*THE PROBLEM*:
From the listing below, pull each line that includes "materials".

*EXERCISE INPUTS*:
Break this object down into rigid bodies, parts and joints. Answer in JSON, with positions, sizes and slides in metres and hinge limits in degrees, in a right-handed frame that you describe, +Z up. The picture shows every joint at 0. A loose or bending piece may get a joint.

* * *

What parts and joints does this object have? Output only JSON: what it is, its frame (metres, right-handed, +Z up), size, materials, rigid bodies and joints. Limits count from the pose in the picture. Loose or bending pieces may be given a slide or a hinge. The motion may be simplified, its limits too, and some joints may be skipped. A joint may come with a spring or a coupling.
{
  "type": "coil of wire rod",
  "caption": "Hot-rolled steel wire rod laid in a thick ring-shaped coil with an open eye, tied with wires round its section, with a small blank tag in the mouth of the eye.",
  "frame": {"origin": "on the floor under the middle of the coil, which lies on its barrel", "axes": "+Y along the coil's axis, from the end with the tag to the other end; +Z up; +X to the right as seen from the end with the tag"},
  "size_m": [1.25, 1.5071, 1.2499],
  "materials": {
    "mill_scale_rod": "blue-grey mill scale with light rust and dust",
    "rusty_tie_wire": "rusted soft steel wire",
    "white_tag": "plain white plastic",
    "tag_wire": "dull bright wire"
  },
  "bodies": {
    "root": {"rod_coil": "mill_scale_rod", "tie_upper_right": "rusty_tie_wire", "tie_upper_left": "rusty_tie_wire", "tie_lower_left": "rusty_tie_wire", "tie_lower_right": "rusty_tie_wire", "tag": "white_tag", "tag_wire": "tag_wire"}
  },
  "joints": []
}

*ANSWER*:
What parts and joints does this object have? Output only JSON: what it is, its frame (metres, right-handed, +Z up), size, materials, rigid bodies and joints. Limits count from the pose in the picture. Loose or bending pieces may be given a slide or a hinge. The motion may be simplified, its limits too, and some joints may be skipped. A joint may come with a spring or a coupling.
  "materials": {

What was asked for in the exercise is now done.